As Scudera says, if Anti-Semitic, racist, or misogynistic views came up while discussing a text, he would address the issue in class directly. But, with regard to homosexuality, he feels differently, and his careful probing is worthy of attention. At one point, he wonders if one of his students expressed opposition to homosexuality, would he feel safe. That turns the typical conversation from the idea of our students’ safety to the instructor’s safety. And, it’s a legitimate concern: the instructor is also part of the same community of learning as the students. The instructor is responsible for curating a conversation that is conducive for learning; if he or she feels compromised or undermined or, perhaps even, bullied, then the moment of learning has clearly been disrupted.
In “Toward a Curriculum for Human Beings,” Maxine Greene says, “If the human being is demeaned, if her or his family is delegitimized, crucial rights are being trampled on. This is partly because persons marked as unworthy are unlikely to feel good enough to pose the questions in which learning begins, unlikely to experience whatever curriculum is being presented as relevant to their being in the world.” While the obvious application of Greene’s statement is to the student population, it also extends to the teacher. Of course, the teacher is in the position of power to set the tone or to police the various modes of expression in the classroom. But in our protection of our students’ rights and worthiness, we have to also protect our own. And we have to remember that though we may be positionally “teachers” and our students positionally “students,” the actual teaching and learning is mutual and dynamic. Though we may be shaping the conversation around a certain topic, we are tasked with reading and interpreting the most slippery texts in the room: our students.
I seriously doubt that I’ll have any student express open opposition to homosexuality in my Queer Literature and Theory course. In my four years at this school, I haven’t felt any open hostility due to my being openly gay. One reason I applied to teach at this particular school in the first place is that it met one of my firm criteria: it lists sexual orientation in its nondiscriminatory policy. When I looked around at many potential independent schools for teaching jobs, especially in the South, they stopped short of listing sexual orientation in these policies. But just because an oppositional viewpoint isn’t regularly expressed does not mean that we shouldn’t consider what those viewpoints are and where they come from, especially in the classroom. My job, in creating the best educational experience, is to curate that conversation.
Scudera ends his piece still digging, still questioning:
Do we, as educators, have an obligation to respect our students’ views that run in opposition to our own lives? Fifty years ago, that was not an issue. Being an openly gay professor was not realistic, and no college course would assign a book like Fun Home.
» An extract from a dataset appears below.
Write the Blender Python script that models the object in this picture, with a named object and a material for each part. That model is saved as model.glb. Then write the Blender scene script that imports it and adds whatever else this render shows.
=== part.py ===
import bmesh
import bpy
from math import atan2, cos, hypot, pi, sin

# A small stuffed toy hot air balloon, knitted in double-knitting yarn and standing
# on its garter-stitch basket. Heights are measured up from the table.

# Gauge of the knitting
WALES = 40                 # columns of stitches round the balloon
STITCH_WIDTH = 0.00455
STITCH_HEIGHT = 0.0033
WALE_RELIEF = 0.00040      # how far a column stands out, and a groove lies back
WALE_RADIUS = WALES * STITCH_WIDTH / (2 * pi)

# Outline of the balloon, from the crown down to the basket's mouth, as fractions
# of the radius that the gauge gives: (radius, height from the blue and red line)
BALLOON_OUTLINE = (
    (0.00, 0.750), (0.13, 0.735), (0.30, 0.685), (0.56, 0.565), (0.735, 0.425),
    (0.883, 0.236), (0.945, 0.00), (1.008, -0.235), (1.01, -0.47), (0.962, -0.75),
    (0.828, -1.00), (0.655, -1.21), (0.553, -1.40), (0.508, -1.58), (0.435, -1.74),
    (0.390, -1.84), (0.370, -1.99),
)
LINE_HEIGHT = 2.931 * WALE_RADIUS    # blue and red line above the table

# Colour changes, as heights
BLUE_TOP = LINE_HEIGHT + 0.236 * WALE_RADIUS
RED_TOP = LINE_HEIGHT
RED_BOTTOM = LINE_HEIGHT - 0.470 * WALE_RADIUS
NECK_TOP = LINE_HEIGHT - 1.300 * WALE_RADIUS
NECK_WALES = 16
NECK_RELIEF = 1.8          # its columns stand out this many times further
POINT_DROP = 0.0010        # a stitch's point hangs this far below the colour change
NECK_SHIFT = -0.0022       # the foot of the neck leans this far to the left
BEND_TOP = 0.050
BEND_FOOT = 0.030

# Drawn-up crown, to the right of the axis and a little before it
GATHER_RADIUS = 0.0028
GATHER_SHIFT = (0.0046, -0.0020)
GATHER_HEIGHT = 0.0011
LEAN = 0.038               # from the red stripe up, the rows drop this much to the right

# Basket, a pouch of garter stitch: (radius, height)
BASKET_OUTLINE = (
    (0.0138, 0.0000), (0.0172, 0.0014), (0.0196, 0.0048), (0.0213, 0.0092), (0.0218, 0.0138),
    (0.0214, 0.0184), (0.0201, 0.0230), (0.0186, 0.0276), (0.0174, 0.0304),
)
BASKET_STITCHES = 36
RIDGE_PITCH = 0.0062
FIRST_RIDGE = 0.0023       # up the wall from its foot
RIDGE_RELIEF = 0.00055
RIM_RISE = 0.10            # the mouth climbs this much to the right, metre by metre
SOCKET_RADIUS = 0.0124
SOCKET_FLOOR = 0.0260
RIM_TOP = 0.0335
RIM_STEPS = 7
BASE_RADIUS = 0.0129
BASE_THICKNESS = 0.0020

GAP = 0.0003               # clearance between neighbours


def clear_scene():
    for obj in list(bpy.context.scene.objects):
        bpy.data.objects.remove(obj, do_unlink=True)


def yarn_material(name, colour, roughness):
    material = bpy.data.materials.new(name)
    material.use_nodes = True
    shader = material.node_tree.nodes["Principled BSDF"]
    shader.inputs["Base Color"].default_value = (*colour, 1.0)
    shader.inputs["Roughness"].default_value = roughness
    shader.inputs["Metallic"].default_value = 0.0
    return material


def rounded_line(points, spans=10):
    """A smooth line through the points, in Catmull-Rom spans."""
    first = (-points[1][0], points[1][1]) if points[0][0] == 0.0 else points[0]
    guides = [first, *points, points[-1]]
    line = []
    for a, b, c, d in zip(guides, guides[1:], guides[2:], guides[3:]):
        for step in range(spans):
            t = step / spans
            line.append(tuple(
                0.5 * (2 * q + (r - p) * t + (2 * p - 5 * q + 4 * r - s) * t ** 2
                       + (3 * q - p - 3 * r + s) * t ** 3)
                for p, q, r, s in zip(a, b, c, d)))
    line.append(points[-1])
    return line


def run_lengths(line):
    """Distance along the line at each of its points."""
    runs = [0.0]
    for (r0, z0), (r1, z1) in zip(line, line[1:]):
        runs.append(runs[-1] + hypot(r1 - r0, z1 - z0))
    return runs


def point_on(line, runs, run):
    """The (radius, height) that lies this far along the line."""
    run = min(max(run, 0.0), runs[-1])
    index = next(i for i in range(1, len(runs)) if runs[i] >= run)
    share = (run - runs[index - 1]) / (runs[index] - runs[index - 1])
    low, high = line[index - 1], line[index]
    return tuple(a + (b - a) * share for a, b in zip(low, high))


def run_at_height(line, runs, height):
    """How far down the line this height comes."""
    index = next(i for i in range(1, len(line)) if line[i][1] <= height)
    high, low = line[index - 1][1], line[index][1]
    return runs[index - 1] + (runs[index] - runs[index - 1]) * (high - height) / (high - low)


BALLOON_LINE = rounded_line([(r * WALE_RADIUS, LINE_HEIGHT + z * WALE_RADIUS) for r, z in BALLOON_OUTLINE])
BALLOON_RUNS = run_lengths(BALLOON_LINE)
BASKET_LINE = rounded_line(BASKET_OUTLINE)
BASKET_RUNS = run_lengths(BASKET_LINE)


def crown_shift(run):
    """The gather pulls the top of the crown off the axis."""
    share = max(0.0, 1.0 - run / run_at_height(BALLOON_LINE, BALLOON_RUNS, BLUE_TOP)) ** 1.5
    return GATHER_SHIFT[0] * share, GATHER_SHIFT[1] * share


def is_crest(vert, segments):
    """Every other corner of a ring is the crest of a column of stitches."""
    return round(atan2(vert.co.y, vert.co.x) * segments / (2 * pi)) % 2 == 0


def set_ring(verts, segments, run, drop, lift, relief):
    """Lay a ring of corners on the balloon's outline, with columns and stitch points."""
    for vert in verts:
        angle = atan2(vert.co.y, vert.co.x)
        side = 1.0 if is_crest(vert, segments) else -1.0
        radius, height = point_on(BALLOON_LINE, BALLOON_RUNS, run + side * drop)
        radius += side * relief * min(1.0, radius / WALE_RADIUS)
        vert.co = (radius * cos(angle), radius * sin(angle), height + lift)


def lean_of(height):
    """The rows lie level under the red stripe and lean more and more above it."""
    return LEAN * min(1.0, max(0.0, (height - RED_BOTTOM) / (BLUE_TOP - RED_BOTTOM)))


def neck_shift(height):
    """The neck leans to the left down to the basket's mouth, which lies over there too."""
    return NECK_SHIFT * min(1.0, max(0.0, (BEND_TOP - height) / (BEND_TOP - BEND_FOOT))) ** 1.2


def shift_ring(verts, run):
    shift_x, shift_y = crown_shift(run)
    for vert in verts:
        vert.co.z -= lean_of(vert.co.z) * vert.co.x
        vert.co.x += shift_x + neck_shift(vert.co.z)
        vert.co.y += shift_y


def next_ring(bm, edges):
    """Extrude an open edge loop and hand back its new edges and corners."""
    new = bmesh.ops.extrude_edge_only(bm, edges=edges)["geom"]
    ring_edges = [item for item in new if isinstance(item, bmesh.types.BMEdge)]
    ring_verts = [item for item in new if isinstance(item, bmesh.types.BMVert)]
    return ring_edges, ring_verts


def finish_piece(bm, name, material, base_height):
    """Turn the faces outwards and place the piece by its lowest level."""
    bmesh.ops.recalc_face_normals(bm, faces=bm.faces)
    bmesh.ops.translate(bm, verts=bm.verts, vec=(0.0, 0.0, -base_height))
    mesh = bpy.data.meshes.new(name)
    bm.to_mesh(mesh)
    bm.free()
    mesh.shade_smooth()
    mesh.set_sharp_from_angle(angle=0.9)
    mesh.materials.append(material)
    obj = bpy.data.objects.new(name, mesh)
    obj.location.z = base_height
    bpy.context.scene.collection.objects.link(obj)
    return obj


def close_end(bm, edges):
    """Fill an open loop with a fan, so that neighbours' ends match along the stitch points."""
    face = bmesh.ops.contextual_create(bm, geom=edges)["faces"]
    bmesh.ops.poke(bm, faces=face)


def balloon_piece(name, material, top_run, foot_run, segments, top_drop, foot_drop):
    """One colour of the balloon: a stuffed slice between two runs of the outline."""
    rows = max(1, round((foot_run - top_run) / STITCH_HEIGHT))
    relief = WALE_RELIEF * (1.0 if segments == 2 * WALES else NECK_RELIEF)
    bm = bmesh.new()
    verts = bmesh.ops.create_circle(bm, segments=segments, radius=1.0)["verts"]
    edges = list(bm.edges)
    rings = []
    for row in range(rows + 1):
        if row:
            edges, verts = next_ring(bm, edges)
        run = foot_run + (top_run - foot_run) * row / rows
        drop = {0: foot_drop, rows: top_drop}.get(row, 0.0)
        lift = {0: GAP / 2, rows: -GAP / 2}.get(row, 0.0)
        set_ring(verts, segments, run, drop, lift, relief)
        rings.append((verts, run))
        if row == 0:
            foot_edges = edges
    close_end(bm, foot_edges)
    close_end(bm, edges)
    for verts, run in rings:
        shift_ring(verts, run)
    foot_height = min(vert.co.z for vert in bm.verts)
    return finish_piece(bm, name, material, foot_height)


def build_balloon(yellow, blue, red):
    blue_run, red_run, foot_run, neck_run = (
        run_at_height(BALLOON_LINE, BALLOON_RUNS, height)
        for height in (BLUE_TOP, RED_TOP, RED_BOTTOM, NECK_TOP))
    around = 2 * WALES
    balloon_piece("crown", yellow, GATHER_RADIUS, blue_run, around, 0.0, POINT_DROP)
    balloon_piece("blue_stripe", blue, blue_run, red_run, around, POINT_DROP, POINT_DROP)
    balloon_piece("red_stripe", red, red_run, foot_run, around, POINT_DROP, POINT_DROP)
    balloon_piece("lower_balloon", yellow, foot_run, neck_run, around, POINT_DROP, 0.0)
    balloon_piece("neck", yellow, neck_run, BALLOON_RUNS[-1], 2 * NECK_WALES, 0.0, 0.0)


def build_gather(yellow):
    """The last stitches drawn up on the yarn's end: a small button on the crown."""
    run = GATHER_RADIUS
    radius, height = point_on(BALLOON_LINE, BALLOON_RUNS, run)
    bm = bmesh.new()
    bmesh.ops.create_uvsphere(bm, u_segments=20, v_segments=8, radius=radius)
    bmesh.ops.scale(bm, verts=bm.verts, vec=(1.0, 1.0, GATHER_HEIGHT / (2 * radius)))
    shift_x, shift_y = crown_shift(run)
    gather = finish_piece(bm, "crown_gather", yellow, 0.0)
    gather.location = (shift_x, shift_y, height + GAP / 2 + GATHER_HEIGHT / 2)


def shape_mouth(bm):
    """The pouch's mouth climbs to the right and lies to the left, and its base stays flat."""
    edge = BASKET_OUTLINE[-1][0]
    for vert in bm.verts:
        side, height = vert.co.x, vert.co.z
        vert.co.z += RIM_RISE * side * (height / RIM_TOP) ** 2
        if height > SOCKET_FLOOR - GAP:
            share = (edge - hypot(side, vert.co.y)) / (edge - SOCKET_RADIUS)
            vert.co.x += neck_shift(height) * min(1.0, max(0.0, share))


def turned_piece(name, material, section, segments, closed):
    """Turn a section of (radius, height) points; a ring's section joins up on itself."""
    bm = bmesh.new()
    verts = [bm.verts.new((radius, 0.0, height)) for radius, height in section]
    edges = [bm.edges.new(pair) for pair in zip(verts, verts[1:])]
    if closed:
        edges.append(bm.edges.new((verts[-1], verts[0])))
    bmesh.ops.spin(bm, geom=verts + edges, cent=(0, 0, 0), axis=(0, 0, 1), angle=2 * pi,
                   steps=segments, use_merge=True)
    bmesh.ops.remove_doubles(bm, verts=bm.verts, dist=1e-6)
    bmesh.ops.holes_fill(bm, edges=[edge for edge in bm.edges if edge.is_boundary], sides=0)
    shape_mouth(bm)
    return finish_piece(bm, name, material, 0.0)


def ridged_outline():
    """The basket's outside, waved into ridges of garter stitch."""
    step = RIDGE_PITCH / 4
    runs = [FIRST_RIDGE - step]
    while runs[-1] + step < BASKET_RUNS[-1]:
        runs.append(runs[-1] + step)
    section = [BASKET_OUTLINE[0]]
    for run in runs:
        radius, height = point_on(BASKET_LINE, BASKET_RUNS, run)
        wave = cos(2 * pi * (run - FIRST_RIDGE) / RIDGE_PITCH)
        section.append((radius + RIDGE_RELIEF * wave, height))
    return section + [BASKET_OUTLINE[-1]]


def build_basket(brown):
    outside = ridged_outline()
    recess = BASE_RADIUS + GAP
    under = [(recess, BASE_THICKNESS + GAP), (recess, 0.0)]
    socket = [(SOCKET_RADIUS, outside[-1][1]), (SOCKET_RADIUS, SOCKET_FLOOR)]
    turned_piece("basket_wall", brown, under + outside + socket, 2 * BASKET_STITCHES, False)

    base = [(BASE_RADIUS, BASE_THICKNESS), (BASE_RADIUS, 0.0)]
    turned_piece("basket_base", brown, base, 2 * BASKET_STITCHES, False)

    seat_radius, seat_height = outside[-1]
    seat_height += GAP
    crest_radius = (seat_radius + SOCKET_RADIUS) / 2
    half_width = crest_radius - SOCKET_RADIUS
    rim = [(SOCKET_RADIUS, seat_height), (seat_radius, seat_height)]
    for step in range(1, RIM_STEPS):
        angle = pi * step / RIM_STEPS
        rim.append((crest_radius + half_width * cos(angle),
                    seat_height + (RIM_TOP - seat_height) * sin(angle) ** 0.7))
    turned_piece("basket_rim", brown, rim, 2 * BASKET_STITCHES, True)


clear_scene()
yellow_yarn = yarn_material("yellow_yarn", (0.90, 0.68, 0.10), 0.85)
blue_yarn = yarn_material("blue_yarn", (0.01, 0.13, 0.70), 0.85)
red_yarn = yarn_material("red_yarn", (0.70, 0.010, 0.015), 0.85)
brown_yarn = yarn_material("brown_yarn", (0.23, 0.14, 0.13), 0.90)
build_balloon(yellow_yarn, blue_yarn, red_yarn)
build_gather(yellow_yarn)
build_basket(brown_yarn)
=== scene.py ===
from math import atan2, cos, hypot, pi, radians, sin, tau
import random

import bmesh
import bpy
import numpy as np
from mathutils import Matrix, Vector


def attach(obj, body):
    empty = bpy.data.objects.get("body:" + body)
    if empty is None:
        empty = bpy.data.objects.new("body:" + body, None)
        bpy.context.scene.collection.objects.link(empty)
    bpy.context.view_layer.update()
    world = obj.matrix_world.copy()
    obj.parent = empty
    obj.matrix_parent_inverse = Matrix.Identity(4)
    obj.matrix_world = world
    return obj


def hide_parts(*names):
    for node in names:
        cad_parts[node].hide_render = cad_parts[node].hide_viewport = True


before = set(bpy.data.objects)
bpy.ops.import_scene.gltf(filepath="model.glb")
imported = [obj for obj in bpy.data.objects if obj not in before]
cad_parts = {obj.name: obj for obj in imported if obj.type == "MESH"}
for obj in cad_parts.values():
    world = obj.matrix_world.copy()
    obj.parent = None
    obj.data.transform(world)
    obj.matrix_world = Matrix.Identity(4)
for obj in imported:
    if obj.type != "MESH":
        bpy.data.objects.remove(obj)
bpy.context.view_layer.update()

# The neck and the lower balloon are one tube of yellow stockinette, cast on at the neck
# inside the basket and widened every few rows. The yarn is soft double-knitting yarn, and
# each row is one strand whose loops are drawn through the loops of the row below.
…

There were no books like Fun Home.
Fifty years in the future, this will no longer be an issue. If we believe the pundits, same-sex marriage in America is inevitable, and with it may come widespread acceptance of the LGBT community. In 2063, a professor like me, teaching a course like the “Common Intellectual Experience,” will not have to pause when preparing to teach a book like Fun Home to his students.
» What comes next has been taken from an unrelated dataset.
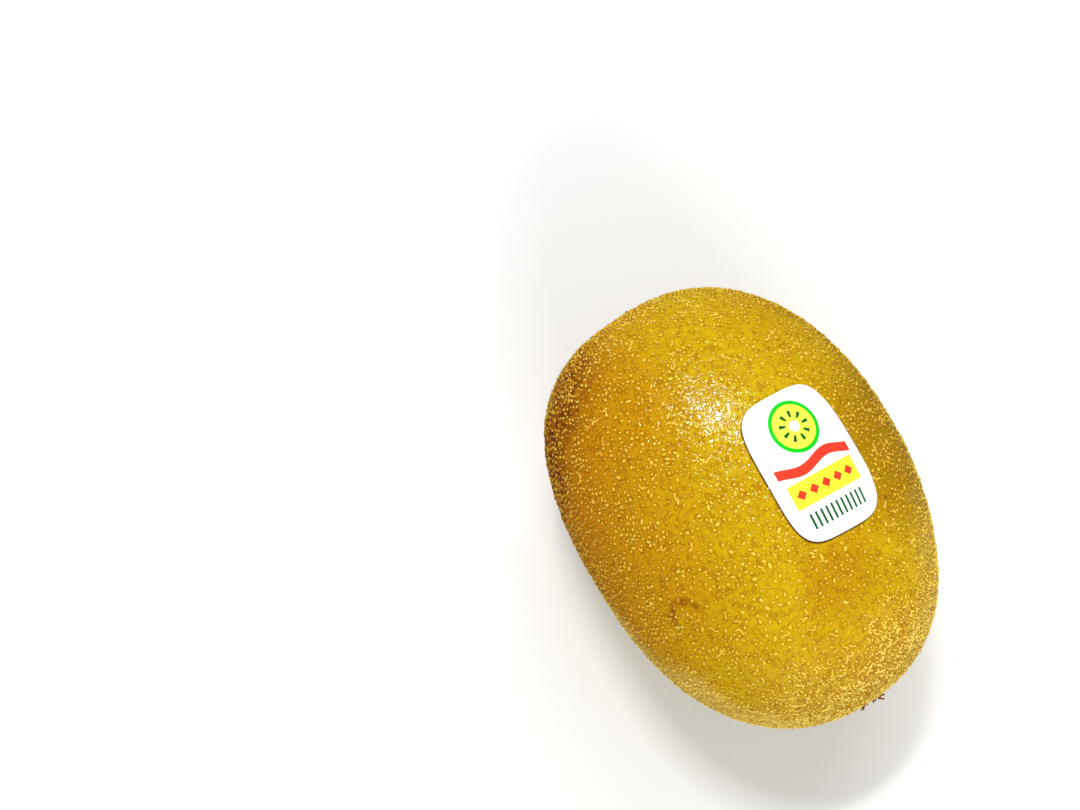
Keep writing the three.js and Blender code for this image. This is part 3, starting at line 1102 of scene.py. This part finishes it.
def lenticelMaterial():
    c, f = skinColours, lenticelFinish
    material, w, shader = newMaterial("lenticelCork", Specular_IOR_Level=f["specular"])
    place = placed(w)
    ground = groundOf(w, place)
    # the tops are paler, partly the cork's own colour and partly painted light; the feet get painted shade
    tone = w.mix(w.ramp(w.value("tone"), 0.1, 0.8), c["orangeTip"], c["tip"])
    pale = w.math("MAXIMUM", w.value("blossomEnd"), ground["Painted Sheen"])
    tip = w.mix(w.math("MULTIPLY", pale, f["straw"]), tone, c["straw"])
    shade = w.mix(w.math("MULTIPLY_ADD", pale, *f["shade"]), ground["Colour"], c["foot"])
    shown = w.math("MULTIPLY_ADD", pale, *f["shown"])
    shown = w.math("MULTIPLY_ADD", ground["Russet"], f["shownOnRusset"], shown)
    top = w.mix(shown, ground["Colour"], tip)
    w.feed(shader.inputs["Base Color"], w.mix(w.ramp(w.value("lenticel"), 0.25, 0.95), shade, top))
    w.feed(shader.inputs["Roughness"], w.math("MULTIPLY_ADD", w.value("tone"), *f["roughness"]))
    grain = grouped(w, fineGrain, {"Place": place, "Scale": f["grainScale"], "Pores": 0.4})["Height"]
    w.feed(shader.inputs["Normal"], bumped(w, grain, 0.2, f["grainDepth"]))
    return material


def driedMaterial(name, colour, patch, streak):
    # dry plant matter in two browns; streak is the scale of its grain
    material, w, shader = newMaterial(name, Specular_IOR_Level=0.25)
    place = placed(w)
    patches = {"Place": place, "Colour": colour, "Patch": patch}
    patches.update({"Patch Scale": 700.0, "Fleck Scale": 3600.0, "Flecks": 0.8})
    made = grouped(w, mottle, patches)
    w.feed(shader.inputs["Base Color"], made["Colour"])
    w.feed(shader.inputs["Roughness"], w.math("MULTIPLY_ADD", made["Mask"], 0.2, 0.62))
    grain = grouped(w, fineGrain, {"Place": place, "Scale": streak, "Pores": 0.5})["Height"]
    w.feed(shader.inputs["Normal"], bumped(w, grain, 0.6, 0.0002))
    return material


labelColours = {
    "paper": rgb(252, 252, 250),
    "green": rgb(4, 196, 24),
    "lime": rgb(222, 238, 70),
    "darkGreen": rgb(8, 92, 34),
    "red": rgb(240, 56, 34),
    "yellow": rgb(254, 228, 52),
    # the paper's edge and underside darker, a painted shade
    "paperEdgeShade": rgb(120, 84, 52),
}

# The print on the label, in mm from its middle
labelPrint = {
    "softness": 0.07,  # of every edge
    "slice": {"up": 5.5, "rind": 3.9, "flesh": 3.3, "core": 0.8},
    "seeds": {"count": 9.0, "ring": 1.85, "half": 0.5},
    "wave": {"swing": 0.5, "turns": 0.68, "up": 0.1, "halfLength": 6.3, "halfWidth": 0.75},
    "band": {"up": -3.4, "halfLength": 5.8, "halfWidth": 1.85},
    "lozenges": {"halfGap": 1.05, "half": 0.8, "reach": 5.2},
    "fringe": {"up": -7.5, "halfLength": 5.0, "halfWidth": 1.2, "halfGap": 0.45, "half": 0.2},
}


def labelMaterial():
    # plain shapes on white: a round slice, a red wave, a yellow band of lozenges, and a green fringe
    c = labelColours
    material, w, shader = newMaterial("labelPaper", Specular_IOR_Level=0.4)
    x, y = w.value("labelRight"), w.value("labelUp")

    def inside(distance):
        return w.ramp(distance, -labelPrint["softness"], labelPrint["softness"], 1.0, 0.0)

    def less(first, second):
        return w.math("SUBTRACT", first, second)

    def outside(value, middle, half):
        # how far a value lies outside a span
        return less(w.math("ABSOLUTE", less(value, middle)), half)

    def boxed(shape):
        along = outside(x, 0.0, shape["halfLength"])
        return w.math("MAXIMUM", along, outside(y, shape["up"], shape["halfWidth"]))

    def repeated(halfGap):
        # how far x lies from the nearest of many even steps; the added steps keep it above zero
        return w.math("PINGPONG", w.math("ADD", x, 40 * halfGap), halfGap)

    # the slice and its seeds
    s, ring = labelPrint["slice"], labelPrint["seeds"]
    up = less(y, s["up"])
    far = w.math("SQRT", w.math("ADD", w.math("MULTIPLY", x, x), w.math("MULTIPLY", up, up)))
    colour = w.mix(inside(less(far, s["rind"])), c["paper"], c["green"])
    colour = w.mix(inside(less(far, s["flesh"])), colour, c["lime"])
    angle = w.math("ARCTAN2", up, x)
    wedge = w.ramp(w.math("COSINE", w.math("MULTIPLY", angle, ring["count"])), 0.35, 0.6)
    seeds = w.math("MULTIPLY", wedge, inside(outside(far, ring["ring"], ring["half"])))
    colour = w.mix(seeds, colour, c["darkGreen"])
    colour = w.mix(inside(less(far, s["core"])), colour, c["paper"])
    # the wave
    s = labelPrint["wave"]
    wave = w.math("MULTIPLY_ADD", w.math("SINE", w.math("MULTIPLY", x, s["turns"])), s["swing"], s["up"])
    colour = w.mix(inside(boxed({**s, "up": wave})), colour, c["red"])
    # the band and its lozenges
    band, s = labelPrint["band"], labelPrint["lozenges"]
    colour = w.mix(inside(boxed(band)), colour, c["yellow"])
    lozenge = w.math("ADD", repeated(s["halfGap"]), w.math("ABSOLUTE", less(y, band["up"])))
    lozenge = w.math("MAXIMUM", less(lozenge, s["half"]), outside(x, 0.0, s["reach"]))
    colour = w.mix(inside(lozenge), colour, c["red"])
    # the fringe of strokes
    s = labelPrint["fringe"]
    stroke = w.math("MAXIMUM", less(repeated(s["halfGap"]), s["half"]), boxed(s))
    colour = w.mix(inside(stroke), colour, c["darkGreen"])
    # painted shade: the paper's edge and underside are darker, standing in for the thin shadow round the
    # label
    colour = w.mix(w.ramp(w.value("labelFace"), 0.55, 0.95, 1.0, 0.0), colour, c["paperEdgeShade"])
    w.feed(shader.inputs["Base Color"], colour)
    # ink is a little glossier than bare paper
    ink = w.put("ShaderNodeSeparateColor", {0: colour}, mode="HSV").outputs[1]
    w.feed(shader.inputs["Roughness"], w.math("MULTIPLY_ADD", ink, -0.08, 0.42))
    grain = grouped(w, fineGrain, {"Place": placed(w), "Scale": 3200.0, "Pores": 0.1})["Height"]
    w.feed(shader.inputs["Normal"], bumped(w, grain, 0.15, 0.00005))
    return material


def wear(piece, material):
    piece.data.materials.clear()
    piece.data.materials.append(material)


wear(skin, skinMaterial())
cork = lenticelMaterial()
wear(lenticels, cork)
wear(endLenticels, cork)
wear(paperLabel, labelMaterial())
wear(driedStyles, driedMaterial("driedStyle", rgb(150, 64, 28), rgb(62, 24, 12), 2200.0))
wear(driedCalyx, driedMaterial("driedSepal", rgb(134, 92, 54), rgb(72, 42, 24), 1800.0))
wear(fineHairs, driedMaterial("hair", rgb(196, 150, 70), rgb(150, 100, 40), 2600.0))
print("materials made")


# Floor and light

studio = {
    "floor": rgb(224, 224, 223),
    "floorInGloss": rgb(46, 44, 40),
    "floorHalf": 3.0,  # m
    "world": 0.44,
    "glossyWorld": 0.07,
}

# Each light stands this way from the berry, at a distance in metres
lights = {
    "key": {
        "towards": (-0.45, 0.09, 0.88), "distance": 0.75,
        "width": 0.17, "height": 0.045, "power": 3.08, "mirrored": True,
    },
    "soft": {
        "towards": (-0.5, 0.5, 0.62), "distance": 0.8,
        "width": 0.5, "height": 0.35, "power": 2.9, "mirrored": False,
    },
    "fill": {
        "towards": (0.8, -0.22, 0.53), "distance": 0.9,
        "width": 0.6, "height": 0.4, "power": 5.9, "mirrored": False,
    },
}


def makeFloor():
    half = studio["floorHalf"]
    corners = [(-half, -half, 0), (half, -half, 0), (half, half, 0), (-half, half, 0)]
    mesh = bpy.data.meshes.new("floor")
    mesh.from_pydata(corners, [], [(0, 1, 2, 3)])
    floor = bpy.data.objects.new("floor", mesh)
    scene.collection.objects.link(floor)
    material, w, shader = newMaterial("floorPaper", Roughness=0.8, Specular_IOR_Level=0.2)
    # the floor is dimmer where it is mirrored, so that the skin keeps its colour along the sides
    mirrored = w.put("ShaderNodeLightPath").outputs["Is Glossy Ray"]
    w.feed(shader.inputs["Base Color"], w.mix(mirrored, studio["floor"], studio["floorInGloss"]))
    floor.data.materials.append(material)


def makeLight(name, setup):
    data = bpy.data.lights.new(name, "AREA")
    data.shape = "RECTANGLE"
    data.size, data.size_y = setup["width"], setup["height"]
    data.energy = setup["power"]
    light = bpy.data.objects.new(name, data)
    light.visible_glossy = setup["mirrored"]  # only the key light shows in the gloss
    back = Vector(setup["towards"]).normalized()
    target = Vector(berry["centre"]) * mm
    across = Vector((0, 1, 0)) - back * back.y  # the long side lies across the fruit
    across.normalize()
    turn = Matrix((across, back.cross(across), back)).transposed()
    light.matrix_world = Matrix.Translation(target + back * setup["distance"]) @ turn.to_4x4()
    scene.collection.objects.link(light)


def makeWorld():
    world = bpy.data.worlds.new("studio")
    world.use_nodes = True
    scene.world = world
    w = Wiring(world.node_tree)
    background = world.node_tree.nodes["Background"]
    background.inputs["Color"].default_value = (1, 1, 1, 1)
    glossy = w.put("ShaderNodeLightPath").outputs["Is Glossy Ray"]
    change = studio["glossyWorld"] - studio["world"]
    w.feed(background.inputs["Strength"], w.math("MULTIPLY_ADD", glossy, change, studio["world"]))


makeFloor()
for lightName, lightSetup in lights.items():
    makeLight(lightName, lightSetup)
makeWorld()
scene.view_settings.view_transform = "Standard"
scene.view_settings.look = "None"
print("floor and light made")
We have to respect our students as people and their right to harbor views for whatever reason. We do not have to let a particular view expressed exist unchallenged, regardless of whether it aligns with our own beliefs. I am not one to check my biases, beliefs, or background at my classroom’s threshold. No, those things I carry with me because they shape me. I feel that being open about those biases and beliefs, and my background is key to my students’ knowing and respecting where my thoughts come from, just as I do for them.
It’s telling to note how the landscape of gay rights in America has changed since Scudera’s article was published on May 9, 2013. Minnesota, New Jersey, Hawaii, Illinois, New Mexico, and Utah have, since the publication of this article, approved marriage equality. That’s six additional states in about seven months. On June 26, 2013, the U.S. Supreme Court in United States v. Windsor ruled DOMA (the Defense of Marriage Act) unconstitutional. And, finally, the ENDA (Employment Nondiscrimination Act) passed the Senate on November 7, 2013, and is awaiting vote by the House. All of this to say, that the cultural landscape seems to be changing much faster than many of us anticipated. Scudera’s image of a professor in 2063 could very well come into being much quicker. An additional catalyst for change: teaching queer subject matter to our students (even high school students) so that they do not view non-normative sexualities and gender expression as deviant or morally compromised. We can be open with our students about our experiences as queer people so that the abstract concepts of “gay” or “lesbian” or “transgender” or “genderqueer” become real people and real relationships. The poet William Carlos Williams famously said, “no ideas but in things” when talking about conveying abstractions through physical, concrete images. The same thing works for turning cultural or political rhetoric into something real; it’s my opportunity to take “queer” or “gay” and remind my students that those terms are attached to and lived by me.